Berlin a également été influencé par ces derniers. Les directeurs généraux des plus grandes sociétés allemandes et les représentants d’entreprises ayant des liens avec la Russie auraient régulièrement fait pression. L’objectif étant qu’ils n’interdisent pas le gaz russe, selon une source de l’agence de presse britannique.
La banque publique de développement au cœur du projet
La principale puissance économique de l’UE pourrait également prendre des participations dans d’autres entreprises, selon Reuters. Il y a quatre ans, la banque publique de développement KfW a fait une démarche similaire en achetant 20 % de l’opérateur de réseau énergétique 50Hertz. À l’époque, le but était de contrecarrer une offre de la société chinoise State Grid.
Ainsi, les responsables examinent comment la KfW pourrait alléger la pression sur les entreprises critiques. Cela se ferait au travers de prêts supplémentaires ou des lignes de crédit d’urgence. Des solutions potentiellement utilisables si les prix de l’énergie s’envolent et déclenchent des appels de marge coûteux sur leurs positions de marché.

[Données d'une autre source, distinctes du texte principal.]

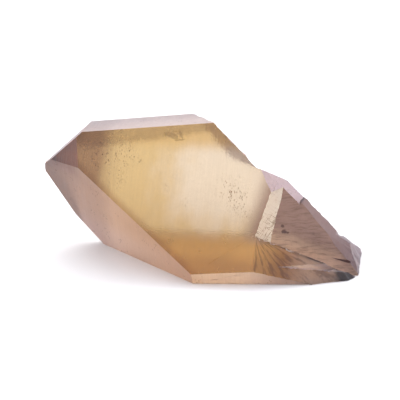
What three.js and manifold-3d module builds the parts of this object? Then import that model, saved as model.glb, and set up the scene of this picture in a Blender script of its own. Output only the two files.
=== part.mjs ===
// A single quartz crystal of the citrine colour, lying on one of its prism faces.
// The point is at -X and the broken end at +X; the front is -Y; up is +Z; sizes are in mm.
import * as THREE from 'three';
import { ConvexGeometry } from 'three/addons/geometries/ConvexGeometry.js';
import { mergeVertices } from 'three/addons/utils/BufferGeometryUtils.js';
import Module from 'manifold-3d';

const wasm = await Module();
wasm.setup();

// ---- driving dimensions -----------------------------------------------------------------

// Each growth face lies `reach` mm from the reference corner, where the large front face of
// the point, the lower front prism face and the resting face meet. `turn` is the direction it
// faces round the long axis, in degrees from straight up towards the front. `lean` is the
// angle in degrees between its normal and the axis that points out of the tip: 90 is a prism
// face without taper, about 52 a true face of the point, and less than that a worn one.
const growthFaces = [
  { name: 'prism top', turn: -5.5, lean: 84.6, reach: 26.0 },
  { name: 'prism upper front', turn: 48.0, lean: 91.1, reach: 1.73 },
  { name: 'prism lower front', turn: 116.4, lean: 95.8, reach: -0.54 },
  { name: 'prism rest', turn: 180, lean: 90, reach: 0 },
  { name: 'prism lower back', turn: -122, lean: 90, reach: 17.8 },
  { name: 'prism upper back', turn: -76, lean: 82, reach: 34.18 },
  { name: 'point top', turn: -6.2, lean: 46.5, reach: 33.3 },
  { name: 'point upper front', turn: 56.9, lean: 46.6, reach: 14.9 },
  { name: 'point lower front', turn: 121.5, lean: 50.3, reach: -0.38 },
  { name: 'point underside', turn: 177.2, lean: 49.6, reach: 11.9 },
  { name: 'point lower back', turn: -125, lean: 51.9, reach: 27.7 },
  { name: 'point upper back', turn: -64, lean: 50, reach: 43.2 },
  { name: 'worn tip', turn: 90, lean: 8, reach: 27.3 },
];

// Each break lies `reach` mm from the same corner. `heading` is the compass direction of its
// normal in degrees from +X towards +Y, `pitch` the rise of the normal above level, and
// `relief` the height in mm of the waves that the break left in it.
const breaks = {
  end: { heading: 3, pitch: 24, reach: 27.0, relief: 0.18 },
  heel: { heading: -28.5, pitch: 44, reach: 15.3, relief: 0.06 },
  shoulder: { heading: 33.7, pitch: 30.2, reach: 22.75, relief: 0.34 },
  slope: { heading: 30.6, pitch: 39.4, reach: 26.05, relief: 0.08 },
  ledge: { heading: 56.4, pitch: 58.1, reach: 24.36, relief: 0.12 },
  bevel: { heading: -34.4, pitch: 47.3, reach: 13.6, relief: 0.05 },
  bevelEnd: { heading: -20, pitch: 10, reach: 14.2, relief: 0.05 },
  scarFloor: { heading: -72.3, pitch: 32, reach: 0.23, relief: 0.16 },
  scarStep: { heading: -34, pitch: 13.5, reach: 7.7, relief: 0.06 },
  scarSill: { heading: 72.5, pitch: 46.4, reach: 11.25, relief: 0.06 },
  lobe: { heading: -63.6, pitch: 39.1, reach: 5.21, relief: 0.1 },
  knobTop: { heading: 27.5, pitch: 52, reach: 22.1, relief: 0.06 },
  knobStep: { heading: 0, pitch: 12, reach: 25.3, relief: 0.05 },
};

// Splits that run in from the broken end: each starts as a point, and widens to `mouth` mm
// where it leaves the crystal.
const splits = [
  { start: [19.7, 7.25, 5.45], end: [28.0, 9.2, 2.9], mouth: 1.2, depth: 2.6, side: 'lobe' },
  { start: [15.0, 2.75, 3.1], end: [28.6, 8.2, 1.75], mouth: 2.5, depth: 1.6, side: 'lobe' },
];

// Grid of a broken surface, in mm: its pitch, half its width, and the block behind it.
const cell = 0.9;
const halfWidth = 36;
const blockDepth = 45;

// The grids are slid along their breaks until their middles lie over this point.
const overEnd = [18, 10, 10];

// How far past the end break the crystal is grown before it is broken off, in mm.
const spareLength = 12;

// The cuts on the two sides of the sill, and of the knob's step, overlap by this much, in mm,
// to leave no film there.
const overlap = 0.15;

// Corners closer than this, in mm, are drawn together when the cuts are done.
const slack = 0.05;

// A split's sliver stands this far out of the surface, and starts this far under it, in mm.
const splitProud = 3;
const splitSunk = 0.05;

// Planes whose normals nearly lie in one plane share no corner. `hair` is a length in mm that
// makes no difference to the shape.
const nearlyFlat = 1e-4;
const hair = 1e-5;

// ---- directions -------------------------------------------------------------------------

const radians = THREE.MathUtils.degToRad;

function growthNormal({ turn, lean }) {
  const side = Math.sin(radians(lean));
  return new THREE.Vector3(
    -Math.cos(radians(lean)),
    -side * Math.sin(radians(turn)),
    side * Math.cos(radians(turn)),
  );
}

function breakNormal({ heading, pitch }) {
  const level = Math.cos(radians(pitch));
  return new THREE.Vector3(
    level * Math.cos(radians(heading)),
    level * Math.sin(radians(heading)),
    Math.sin(radians(pitch)),
  );
}

// ---- solids -----------------------------------------------------------------------------

function toSolid(geometry) {
  const bare = geometry.clone();
  bare.deleteAttribute('normal');
  bare.deleteAttribute('uv');
  const merged = mergeVertices(bare, hair);
  return new wasm.Manifold(new wasm.Mesh({
    numProp: 3,
    vertProperties: new Float32Array(merged.attributes.position.array),
    triVerts: new Uint32Array(merged.index.array),
  }));
}

function toGeometry(solid) {
  const { vertProperties, triVerts } = solid.getMesh();
  const geometry = new THREE.BufferGeometry();
  geometry.setAttribute('position', new THREE.BufferAttribute(vertProperties, 3));
  geometry.setIndex(new THREE.BufferAttribute(triVerts, 1));
  return geometry;
}

// The point where three planes meet, or null where two of them are nearly parallel.
function meetingPoint(a, b, c) {
  const matrix = new THREE.Matrix3().set(
    a.normal.x, a.normal.y, a.normal.z,
    b.normal.x, b.normal.y, b.normal.z,
    c.normal.x, c.normal.y, c.normal.z,
  );
  if (Math.abs(matrix.determinant()) < nearlyFlat) return null;
  return new THREE.Vector3(a.reach, b.reach, c.reach).applyMatrix3(matrix.invert());
}

// The convex body that all the growth faces close in. A far plane stands in for the broken
// end, which the breaks cut back afterwards.
function grownBody() {
  const planes = growthFaces.map((face) => ({ normal: growthNormal(face), reach: face.reach }));
  planes.push({ normal: new THREE.Vector3(1, 0, 0), reach: breaks.end.reach + spareLength });
  const corners = [];
  planes.forEach((a, i) => {
    planes.slice(i + 1).forEach((b, j) => {
      planes.slice(i + j + 2).forEach((c) => {
        const corner = meetingPoint(a, b, c);
        const inside = (plane) => plane.normal.dot(corner) < plane.reach + hair;
        if (corner && planes.every(inside)) corners.push(corner);
      });
    });
  });
  return toSolid(new ConvexGeometry(corners));
}

// Rolling waves crossed by a finer ripple, between -1 and 1: the skin of a conchoidal break.
function ripple(u, v, seed) {
  const bend = 0.6 * Math.sin(0.31 * v + seed);
  const rolls = 0.55 * Math.sin(0.52 * u + bend + 1.7 * seed) * Math.cos(0.37 * v - seed);
  const ribs = 0.3 * Math.sin(1.35 * v + 0.5 * Math.sin(0.8 * u + seed));
  const grit = 0.15 * Math.sin(2.9 * u + 2.1 * v + 3 * seed);
  return rolls + ribs + grit;
}

// A block that fills the outer side of a break, with the rippled break as its inner face.
function blockBeyond(name) {
  const { relief, reach } = breaks[name];
  const normal = breakNormal(breaks[name]);
  const seed = name.length + relief * 10;
  const steps = Math.round((2 * halfWidth) / cell);
  const box = new THREE.BoxGeometry(2 * halfWidth, 2 * halfWidth, blockDepth, steps, steps, 1);
  const position = box.attributes.position;
  for (let i = 0; i < position.count; i += 1) {
    const wave = relief * ripple(position.getX(i), position.getY(i), seed);
    const inner = position.getZ(i) < 0;
    position.setZ(i, inner ? wave : blockDepth);
  }
  const up = new THREE.Vector3(0, 0, 1);
  box.applyQuaternion(new THREE.Quaternion().setFromUnitVectors(up, normal));
  const centre = new THREE.Vector3(...overEnd).projectOnPlane(normal);
  centre.addScaledVector(normal, reach);
  box.translate(centre.x, centre.y, centre.z);
  return toSolid(box);
}

// A sliver with a triangular section that grows from a point to its full mouth.
function splitSolid({ start, end, mouth, depth, side }) {
  const out = breakNormal(breaks[side]);
  const from = new THREE.Vector3(...start);
  const to = new THREE.Vector3(...end);
  const across = new THREE.Vector3().crossVectors(out, to.clone().sub(from)).normalize();
  const corners = [
    from.clone().addScaledVector(out, -splitSunk),
    from.clone().addScaledVector(out, splitProud),
    to.clone().addScaledVector(out, -depth),
  ];
  [-mouth / 2, mouth / 2].forEach((sideways) => {
    const lip = to.clone().addScaledVector(across, sideways);
    corners.push(lip, lip.clone().addScaledVector(out, splitProud));
  });
  return toSolid(new ConvexGeometry(corners));
}

// The cuts can leave loose crumbs beside the crystal, which are dropped.
function largestPiece(solid) {
  return solid.decompose().reduce((best, piece) => (piece.volume() > best.volume() ? piece : best));
}

// ---- the crystal ------------------------------------------------------------------------

function brokenCrystal() {
  const block = Object.fromEntries(Object.keys(breaks).map((name) => [name, blockBeyond(name)]));
  const cuts = [
    block.end,
    block.heel,
    block.slope.subtract(block.knobStep.translate(overlap, 0, 0)),
    block.bevel.subtract(block.bevelEnd),
    block.shoulder.intersect(block.ledge),
    block.knobTop.intersect(block.knobStep),
    block.scarFloor.intersect(block.scarStep).intersect(block.scarSill),
    block.lobe.subtract(block.scarSill.translate(0, 0, overlap)),
    ...splits.map(splitSolid),
  ];
  const lost = cuts.reduce((joined, cut) => joined.add(cut));
  return largestPiece(grownBody().subtract(lost)).simplify(slack);
}

// The origin is the middle of the outline at the level of the resting face.
function centred(geometry) {
  geometry.computeBoundingBox();
  const { min, max } = geometry.boundingBox;
  return geometry.translate(-(min.x + max.x) / 2, -(min.y + max.y) / 2, -min.z);
}

const citrine = new THREE.MeshStandardMaterial({
  color: 0xd4b072,
  roughness: 0.12,
  metalness: 0,
  transparent: true,
  opacity: 0.8,
});

const crystal = new THREE.Mesh(centred(toGeometry(brokenCrystal())), citrine);
crystal.name = 'crystal';

const part = new THREE.Group();
part.add(crystal);

export default part;
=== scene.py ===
"""A citrine crystal point, lying on one of its prism faces on a pale floor."""

import math

import bmesh
import bpy
from mathutils import Matrix, Vector, noise


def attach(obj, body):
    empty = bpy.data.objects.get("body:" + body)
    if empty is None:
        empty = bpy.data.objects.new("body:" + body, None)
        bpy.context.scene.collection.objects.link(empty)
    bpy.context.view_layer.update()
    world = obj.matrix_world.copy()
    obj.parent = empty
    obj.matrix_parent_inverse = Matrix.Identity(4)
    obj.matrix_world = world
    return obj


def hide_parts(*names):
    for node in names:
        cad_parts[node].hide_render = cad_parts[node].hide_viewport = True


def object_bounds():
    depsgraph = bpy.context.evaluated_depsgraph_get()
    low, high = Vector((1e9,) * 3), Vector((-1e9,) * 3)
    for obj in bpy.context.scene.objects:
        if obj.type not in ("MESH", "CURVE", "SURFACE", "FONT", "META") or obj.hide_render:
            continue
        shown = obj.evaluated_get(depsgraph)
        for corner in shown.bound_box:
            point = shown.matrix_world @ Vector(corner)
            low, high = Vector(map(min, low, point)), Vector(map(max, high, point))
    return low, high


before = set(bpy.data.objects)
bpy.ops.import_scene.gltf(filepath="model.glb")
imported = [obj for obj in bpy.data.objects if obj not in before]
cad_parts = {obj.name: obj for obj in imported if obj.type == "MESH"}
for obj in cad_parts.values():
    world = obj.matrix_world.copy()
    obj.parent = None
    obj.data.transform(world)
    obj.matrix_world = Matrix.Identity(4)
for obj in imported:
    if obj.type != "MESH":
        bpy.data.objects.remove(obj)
CAD_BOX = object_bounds()
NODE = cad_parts["crystal"]
MM = 0.001


# ---- the surfaces of the crystal -------------------------------------------------------------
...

L’entreprise gazière Uniper avait déjà reçu de l’aide de la KfW au début de l’année 2022. La banque publique de développement a aussi secouru l’exploitant de centrales à charbon Leag pour faire face à la volatilité des marchés de l’énergie. Reuters déclare que la KfW a refusé de commenter sur les entreprises allemandes qu’elle a aidées.
Le rationnement en ultime recours
Forte de son industrie, l’Allemagne prévoit malgré tout une éventuelle pénurie qui obligerait à un rationnement du gaz. Une situation d’urgence pourrait amener à cette décision. Cependant, le pouvoir allemand a déclaré qu’il renversera sa politique actuelle de priorité à l’énergie dans ce cas-là.
L’autorité de régulation envisage de donner la priorité à l’industrie sur les ménages. Les ménages deviendraient alors les premiers à devoir faire des sacrifices.
Pour le moment, ils craignent qu’en restreignant également le gaz, les prix ne s’envolent. Une dynamique qui permettrait à Moscou d’encaisser des ventes en dehors de l’Union européenne. Ainsi, le pouvoir russe n’aurait pas besoin de puiser outre mesure dans son trésor de guerre, rendant les sanctions vaines.